博多南線
はかたみなみせん
JR西日本の営業路線の一つである。
福岡県福岡市博多区の博多駅と、山陽新幹線の博多総合車両所に隣接する福岡県春日市の博多南駅を結ぶ。
本来この路線はJR西日本の博多総合車両所への回送線(現在はJR九州の九州新幹線の本線と一部共用)であったが、国鉄時代から続いていた沿線住民の要望により民営化後の1990年から旅客営業を開始した。
前述の通り博多南駅は春日市に位置しているが、駅を出てすぐのところで那珂川市(開業当時は筑紫郡那珂川町)に入る。博多南線開業により旧那珂川町中心部から博多駅までの所要時間が大幅に短縮され、同駅周辺の宅地化が進んだ(開業前はバスで約1時間かかったがこれが僅か10分程度にまで短縮。また、天神へは西鉄バスでそのまま直通か西鉄天神大牟田線の大橋駅での乗り換えが必須だった)。こうして福岡市内への交通状況が劇的に改善された結果、旧・那珂川町の人口を大幅に増やす結果となり、2018年秋の「那珂川市」昇格へとつながっている。
なお、在来線として運行されているが、法令上は新幹線と同様の扱いを受けており、開業当初から新幹線に関する特例法(無断侵入禁止など)が適用されている(後にほぼ九州新幹線の路線となっている上、そもそもが新幹線の回送用として車庫まで開通していたものを転用したので、元々開業前から適用されてはいたのだが)。なおあくまで在来線扱いということもあり、新幹線の車両を用いているが最高速度は120km/hである。それでも在来線としては十分に速い。
2011年3月12日の九州新幹線全線開業の際、博多南線の廃止、ないしダイヤの大幅削減が懸念されたが、休日2本のみ削減でほぼ現状維持のまま現在に至っている。
大半の列車が山陽新幹線と直通しており、上り列車は博多到着後、そのままこだまなどに列車名を変更して発車する(もちろんその逆もある)。博多南線内はJRグループでも唯一となる列車愛称なしの『特急』として運行する。
なお東海道・山陽新幹線とほぼ一体化しているので東京にある新幹線総合指令所の管理下にある関係上、東海道新幹線区間のダイヤ乱れが博多南線の運行にまで波及し列車の出発が遅れる事がある。(博多総合車両所へ入出庫する「のぞみ」の回送列車が走行するため)

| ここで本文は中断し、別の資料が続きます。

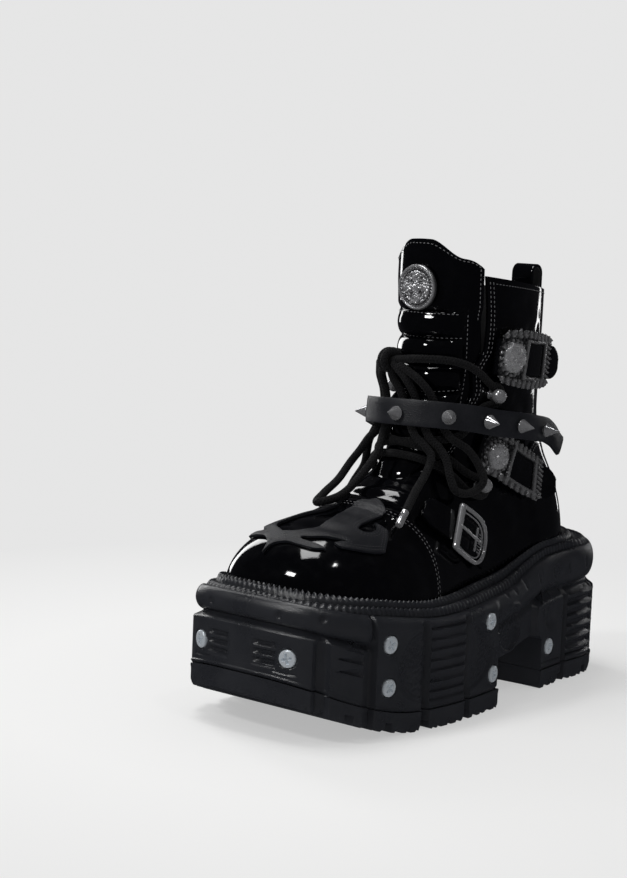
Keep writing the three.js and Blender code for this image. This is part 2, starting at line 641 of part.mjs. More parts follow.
function makeOrnateBuckle(rows, half, drop) {
  const wide = rows.map((r) => ({ ...r, lift: ornate.base, half }));
  const frame = solidOf(band(wide, ornate.thickness, ornate.from, ornate.to, 8));
  const opening = solidOf(band(wide.map((r) => ({ ...r, lift: ornate.base - 2 })), ornate.thickness + 4,
    ornate.windowFrom, ornate.windowTo, 4, 0.68));
  const b = bandAt(wide, 0.17);
  const dome = new THREE.SphereGeometry(8.5, 12, 6).scale(1, 1.2, 0.28);
  standOn(dome, b.raised.addScaledVector(b.side, -drop), b.out, ornate.thickness);
  return fromSolid(frame.subtract(opening).add(solidOf(dome)));
}
function makeVampBuckle() {
  const b = bandAt(strapRows.vamp, 0.58);
  const place = new THREE.Matrix4().makeBasis(b.side, b.along, b.side.clone().cross(b.along));
  place.setPosition(b.raised.addScaledVector(b.out, 5.8));
  const corner = (x, y) => new THREE.Vector3(x, y, 0);
  const loop = new THREE.CatmullRomCurve3([
    corner(13.5, 9), corner(10, 14.5), corner(-10, 14.5), corner(-13.5, 9),
    corner(-13.5, -9), corner(-10, -14.5), corner(10, -14.5), corner(13.5, -9),
  ], true, 'catmullrom', 0.4);
  const flat = new THREE.Vector3(0, 0, 1);
  const rings = range(24).map((i) => {
    const p = loop.getPointAt(i / 24);
    const sideways = loop.getTangentAt(i / 24).cross(flat);
    return range(8).map((k) => {
      const a = (k / 8) * 2 * Math.PI;
      return p.clone().addScaledVector(sideways, 1.5 * Math.cos(a)).addScaledVector(flat, 1.5 * Math.sin(a));
    });
  });
  const ring = loft(rings, { looped: true });
  const prong = new THREE.BoxGeometry(2, 30, 1.6).translate(0, 0, 0.6);
  return fromSolid(solidOf(ring).add(solidOf(prong))).applyMatrix4(place);
}

// Cone spike: a disc, a neck and a tip.
const spikeProfile = [[0, 0], [4.4, 0], [4.4, 1], [2.3, 1.4], [2.3, 2.6], [4.1, 3.6], [0, 12]];
const spikeSpots = [
  { name: 'low', t: 0.08 }, { name: 'mid', t: 0.2 },
  { name: 'front_medial', t: 0.4 }, { name: 'front', t: 0.53 }, { name: 'front_lateral', t: 0.598 },
  { name: 'side', t: 0.664 }, { name: 'side_back', t: 0.76 }, { name: 'back', t: 0.893 },
];
function makeSpike(t) {
  const b = bandAt(strapRows.ankle, t);
  return standOn(lathe(spikeProfile, 10), b.raised, b.out, strapThickness + 0.6);
}

// Ball studs, two a side.
const studs = {
  upper: { z: 173.5, angle: 53.6 },
  lower: { z: 121.5, angle: 41 },
};
const ball = { radius: 4.2, height: 6.6, post: 1.8 };
function makeStud(spot, side) {
  const p = ankle(spot.z, spot.angle * side);
  const profile = [[0, 0], [3.2, 0], [3.2, 0.6], [ball.post, 1]];
  const arc = spaced(-64, 90, 6).map((a) => [
    ball.radius * Math.cos(radians(a)),
    ball.height + ball.radius * Math.sin(radians(a)),
  ]);
  arc[arc.length - 1][0] = 0;
  return standOn(lathe([...profile, ...arc], 10), p, normalAt(p), 2 * gap);
}

// ---- lace ----
// The lace rides a little over a radius off the quarters, and higher where it crosses the rolls.
const rideLow = 2.65;
const rideHigh = 4.4;
const hookRadius = 5.45;
// Round the back of a stud, from below to above or the other way.
function hook(spot, side, rising) {
  const p = ankle(spot.z, spot.angle * side);
  const out = normalAt(p);
  const up = new THREE.Vector3(0, 0, 1).addScaledVector(out, -out.z).normalize();
  const away = up.clone().cross(out).multiplyScalar(side);
  if (away.y < 0) away.negate();
  const turns = spaced(-105, 105, 6).map((a) => p.clone()
    .addScaledVector(up, hookRadius * Math.sin(radians(a)))
    .addScaledVector(away, hookRadius * Math.cos(radians(a)))
    .addScaledVector(out, rideLow));
  return rising ? turns : turns.reverse();
}
const knotSpot = { z: 191, angle: -11, lift: 9.8 };
function crossingRoute(side) {
  const at = (z, a, lift) => over(z, a, lift);
  const meet = at(knotSpot.z, knotSpot.angle, knotSpot.lift);
  const near = side > 0
    ? [at(186.5, 39, 3.2), at(191, 29.5, rideHigh), at(193, 20, rideHigh + 0.4), at(193, 5, 7)]
    : [at(187, -41, 3.2), at(190.5, -34, rideHigh + 0.5), at(192, -24, 7.4)];
  return [
    at(137, 0, rideHigh), at(135.5, 11 * -side, rideHigh),
    at(130.5, 22 * -side, rideHigh), at(119.5, 32.5 * -side, rideLow + 0.6),
    ...hook(studs.lower, -side, true),
    at(129.5, 32.5 * -side, rideLow + 0.6), at(137.5, 22 * -side, rideHigh),
    at(142.5, 11 * -side, rideHigh), at(144.5, 0, rideHigh),
    at(146.5, 15 * side, rideHigh), at(151, 29 * side, rideHigh),
    at(158.5, 35 * side, 4.2), at(166, 43.5 * side, rideLow),
    ...hook(studs.upper, side, true),
    ...near, meet,
  ].map((p) => p.toArray());
}
function makeCrossings() {
  const strands = [1, -1].map((side) => solidOf(cord(crossingRoute(side), laceRadius, 50)));
  return fromSolid(strands[0].add(strands[1]));
}
// A wrap round the two upper strands where they meet.
function makeKnot() {
  const centre = over(knotSpot.z, knotSpot.angle, knotSpot.lift);
  const before = over(192, -24, 7.4);
  const after = over(193, 5, 7);
  const g = new THREE.TorusGeometry(2 * laceRadius + 0.6, laceRadius, 8, 14);
  return standOn(g, centre, after.sub(before).normalize());
}
// Routes of the bow: height, angle and lift down from the knot.
const bowRows = {
  loop_lateral: [
    [181, -1, 8.5], [172, 4, 5.2], [162, 8, 4.8], [154.5, 11, 6.4], [146.5, 14.5, 9.5], [140, 18.5, 10.4],
    [131, 21.5, 10], [124, 23.5, 8.8], [118.8, 25.5, 8], [117, 28.8, 8.6], [118.8, 32.4, 10.8],
    [122.5, 34, 13.8], [132, 34, 12.4],
    [142, 30, 10.5], [148, 23, 9.5], [154.5, 19.5, 6.8], [162, 17, 4.8], [172, 13, 5.2], [180.5, 6.5, 8],
  ],
  end_lateral: [
    [180.5, -9, 8.5], [172, -4, 5.2], [162, 0.5, 4.8], [155, 4.5, 6.4], [147.5, 8.5, 9.2], [141.7, 12.5, 10.4],
    [134.3, 16, 10], [126.4, 16.4, 7.6], [118.5, 15.6, 6.2], [109, 15.4, 5.6],
  ],
  loop_medial: [
    [181, -28, 9.5], [172, -26, 6.4], [162, -23, 5.2], [155, -18, 6.8], [147, -15, 9.4],
    [142.5, -16, 11.4], [131.8, -19, 13], [123.5, -20, 13.5], [116, -18, 10.5],
    [111, -12.5, 6.8], [109.5, -6.5, 4.6], [113.5, -4, 4.2], [122.5, -4.5, 6], [132.5, -5, 10],
    [141.7, -6, 10.6], [147, -7.5, 9.4], [155, -10, 6.8], [162, -14, 5], [172, -19, 6], [181, -21.5, 9],
  ],
  end_medial: [
    [180, -35, 9], [172, -34, 6.4], [162, -31, 5], [155, -25.3, 6.9], [146, -23, 9.9],
    [141, -22, 10.8], [133, -24, 10.6], [125, -24.5, 9.4], [116, -23, 7.6], [108, -22.5, 6],
  ],
};
const bowRoute = (rows) => rows.map(([z, a, lift]) => over(z, a, lift).toArray());
function makeAglet(rows) {
  const [a, b] = rows.slice(-2).map(([z, angle, lift]) => over(z, angle, lift));
  const down = b.clone().sub(a).normalize();
  return standOn(cylinder(2.1, 12, 10), b, down, 6 + gap);
}

// ---- fittings ----
function makeMedallion() {
  const p = skin(0.962, 0);
  return standOn(lathe([[0, 0], [12.6, 0], [13, 0.8], [13, 2.2], [12, 3], [10.6, 2.4], [8, 3.2], [0, 4.4]], 20),
    p, normalAt(p), gap + 0.4);
}
function makePullLoop() {
  const back = skin(1, 180);
  const shape = new THREE.Shape();
  const rise = 16;
  const drop = 22;
  const outer = 4.4;
  const inner = -7.4;
  const thick = 2.4;
  const round = (low, high, top) => {
    const middle = (low + high) / 2;
    const r = (high - low) / 2;
    return spaced(180, 0, 10).map((a) => new THREE.Vector2(
      middle + r * Math.cos(radians(a)),
      top - r + r * Math.sin(radians(a)),
    ));
  };
  shape.setFromPoints([
    new THREE.Vector2(inner, -drop), ...round(inner, outer, rise), new THREE.Vector2(outer, -drop),
    new THREE.Vector2(outer - thick, -drop),
    ...round(inner + thick, outer - thick, rise - thick).reverse(),
    new THREE.Vector2(inner + thick, -drop),
  ]);
  const g = new THREE.ExtrudeGeometry(shape, { depth: 15, bevelEnabled: false });
  return g.translate(0, 0, -7.5).rotateX(Math.PI / 2).rotateZ(Math.PI / 2).translate(0, back.y, back.z);
}
const zipTop = 0.97;
// The slider's own frame: on the medial skin, n out, up, and along the zip's tangent.
const sliderPlace = (() => {
  const p = skin(zipTop, zipAngle(zipTop));
  const out = normalAt(p).setZ(0).normalize();
  const up = new THREE.Vector3(0, 0, 1);
  return new THREE.Matrix4().makeBasis(up.clone().cross(out), up, out).setPosition(p);
})();
const pin = { radius: 0.9, out: 6.2, z: -1 };
function makeSlider() {
  const body = solidOf(new THREE.BoxGeometry(8, 12, 2.8).translate(0, 0, 1.9));
  const post = (x) => solidOf(new THREE.BoxGeometry(1.2, 4, 5).translate(x, pin.z, 4.8));
  const rod = new THREE.CylinderGeometry(pin.radius, pin.radius, 5.6, 12).rotateZ(Math.PI / 2);
  const bar = solidOf(rod.translate(0, pin.z, pin.out));
  return fromSolid(body.add(post(2.6)).add(post(-2.6)).add(bar)).applyMatrix4(sliderPlace);
}
function makePull() {
  const eye = solidOf(new THREE.CylinderGeometry(2.5, 2.5, 3, 16).rotateZ(Math.PI / 2));
  const neck = solidOf(new THREE.BoxGeometry(3, 6, 1.6).translate(0, -4.2, 0));
  const leaf = solidOf(new THREE.BoxGeometry(5.2, 13, 1.6).translate(0, -12.5, 0));
  const bore = solidOf(
    new THREE.CylinderGeometry(pin.radius + 0.35, pin.radius + 0.35, 6, 16).rotateZ(Math.PI / 2),
  );
  return fromSolid(eye.add(neck).add(leaf).subtract(bore)).translate(0, pin.z, pin.out).applyMatrix4(sliderPlace);
}

add('midsole', makeMidsole(), rubber);
add('outsole_forefoot', makeTread(-soleHalfLength - 1, archFront), rubber);
add('outsole_heel', makeTread(archBack, soleHalfLength + 1), rubber);
add('welt', makeWelt(), rubber);
add('insole', makeInsole(), lining);
add('upper', makeUpper(), patent);
add('tongue', makeTongue(), patent);
for (const side of [1, -1]) {
  for (const spot of screwSpots) {
    add(`screw_${side > 0 ? 'lateral' : 'medial'}_${spot.name}`, makeScrew(spot, side), zinc);
  }
}
add('zip', zipPatch(zipHalf, zipBottom + 0.01, 0.995, -2.2, -0.3), lining);
add('zip_slider', makeSlider(), steel);
add('zip_pull', makePull(), steel);
add('pull_loop', makePullLoop(), patent);
add('medallion', makeMedallion(), steel);
add('strap_upper', band(strapRows.upper, strapThickness, 0, 1, 14), patent);
add('strap_middle', band(strapRows.middle, strapThickness, 0, 1, 14), patent);
add('strap_vamp', band(strapRows.vamp, strapThickness, 0, 1, 10), patent);
add('buckle_upper', makeOrnateBuckle(strapRows.upper, 15, 0), darkSteel);
add('buckle_middle', makeOrnateBuckle(strapRows.middle, 13, 2.5), darkSteel);
add('buckle_vamp', makeVampBuckle(), steel);
add('ankle_strap', band(strapRows.ankle, strapThickness, 0, 1, 34), matteLeather);
for (const spot of spikeSpots) add(`spike_${spot.name}`, makeSpike(spot.t), steel);
for (const side of [1, -1]) {
  const name = side > 0 ? 'lateral' : 'medial';
  add(`stud_upper_${name}`, makeStud(studs.upper, side), steel);
  add(`stud_lower_${name}`, makeStud(studs.lower, side), steel);
}
add('lace_crossings', makeCrossings(), laceBlack);
add('lace_knot', makeKnot(), laceBlack);
add('lace_loop_lateral', cord(bowRoute(bowRows.loop_lateral), laceRadius, 34), laceBlack);
add('lace_loop_medial', cord(bowRoute(bowRows.loop_medial), laceRadius, 34), laceBlack);
add('lace_end_lateral', cord(bowRoute(bowRows.end_lateral), laceRadius, 16), laceBlack);
add('lace_end_medial', cord(bowRoute(bowRows.end_medial), laceRadius, 16), laceBlack);
add('aglet_lateral', makeAglet(bowRows.end_lateral), steel);
add('aglet_medial', makeAglet(bowRows.end_medial), steel);

export default boot;
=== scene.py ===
import bpy
import bmesh
import json
import math
import numpy as np
from mathutils import Matrix, Vector

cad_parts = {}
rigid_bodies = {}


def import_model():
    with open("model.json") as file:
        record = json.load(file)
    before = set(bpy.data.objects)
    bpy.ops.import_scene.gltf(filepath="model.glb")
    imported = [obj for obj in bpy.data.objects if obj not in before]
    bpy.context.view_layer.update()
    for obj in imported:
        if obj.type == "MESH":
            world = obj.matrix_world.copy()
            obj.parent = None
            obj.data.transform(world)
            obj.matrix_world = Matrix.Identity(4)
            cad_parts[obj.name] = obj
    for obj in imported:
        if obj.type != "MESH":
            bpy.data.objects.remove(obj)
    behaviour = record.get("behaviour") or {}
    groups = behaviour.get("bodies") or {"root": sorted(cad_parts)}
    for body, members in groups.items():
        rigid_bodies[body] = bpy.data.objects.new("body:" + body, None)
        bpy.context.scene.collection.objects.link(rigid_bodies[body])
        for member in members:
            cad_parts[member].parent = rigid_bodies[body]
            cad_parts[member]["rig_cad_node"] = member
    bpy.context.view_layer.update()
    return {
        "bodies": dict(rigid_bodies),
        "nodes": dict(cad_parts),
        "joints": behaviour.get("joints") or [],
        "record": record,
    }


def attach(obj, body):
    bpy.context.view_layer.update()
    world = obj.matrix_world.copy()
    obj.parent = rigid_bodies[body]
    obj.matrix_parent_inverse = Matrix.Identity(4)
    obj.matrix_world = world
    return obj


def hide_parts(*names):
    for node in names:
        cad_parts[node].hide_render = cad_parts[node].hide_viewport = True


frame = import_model()
mm = 0.001
print('frame loaded')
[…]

営業上はJR西日本の在来線ではあるが、全列車特急列車扱いのため普通運賃のほかに特急料金130円を加算している(博多~博多南間は普通運賃200円+特急料金130円の合計330円)。青春18きっぷやJR九州用のフリーキップ等では乗車できないので注意が必要(どちらも別に特急券と乗車券が必要となる)。
改札機は自動化されているものの新幹線のシステムをそのまま使用している事もあり、在来線用である交通系ICカードは使用できない。そのような状況もあり近年姿を消しつつある自由席特急回数券がこの区間のみ廃止されずに残されている。
九州新幹線の全線開通までは「こだま」などのモノクラス車両の列車しか使用されていなかったが、全線開業後は「さくら」・「みずほ」用のN700系7000・8000番台も運用に入ったためグリーン車(グリーン席)に乗車可能に。この場合はグリーン席用の料金が追加される。
グリーン券は車内と博多・博多南両駅のみどりの窓口で販売している。
なお、「日本一安く乗れる新幹線」として紹介されることもあるが、実際は同じく新幹線車両で運行しながら在来線扱いの上越新幹線の越後湯沢-ガーラ湯沢間が普通運賃140円+特急料金100円の合計240円で乗車できるので、こちらが最安値である。ただし、通年営業の路線としては博多南線が安い。(ガーラ湯沢は基本的に冬季のみ営業)またガーラ湯沢は首都圏からのスキー客がメインであり、鉄道マニアの乗り潰し以外ではこの区間だけの乗客が少ないのに対し、博多南線は博多までの通勤通学等の地元利用者がメインの利用客層であることが大きく異なる。ちなみに1990年の開業から2023年3月末日まで長らく特急料金が100円であった(改定後は特急料金130円+普通運賃200円の合計330円)
新幹線の駅間で一番短い区間は東北新幹線の東京-上野間(3.6キロ)で、次の東海道新幹線の東京-品川間(6.8キロ)などが博多南線(8.5キロ)より短いが、特急料金はどちらも自由席利用で860円となる(なお、前述の越後湯沢-ガーラ湯沢は1.8キロ)。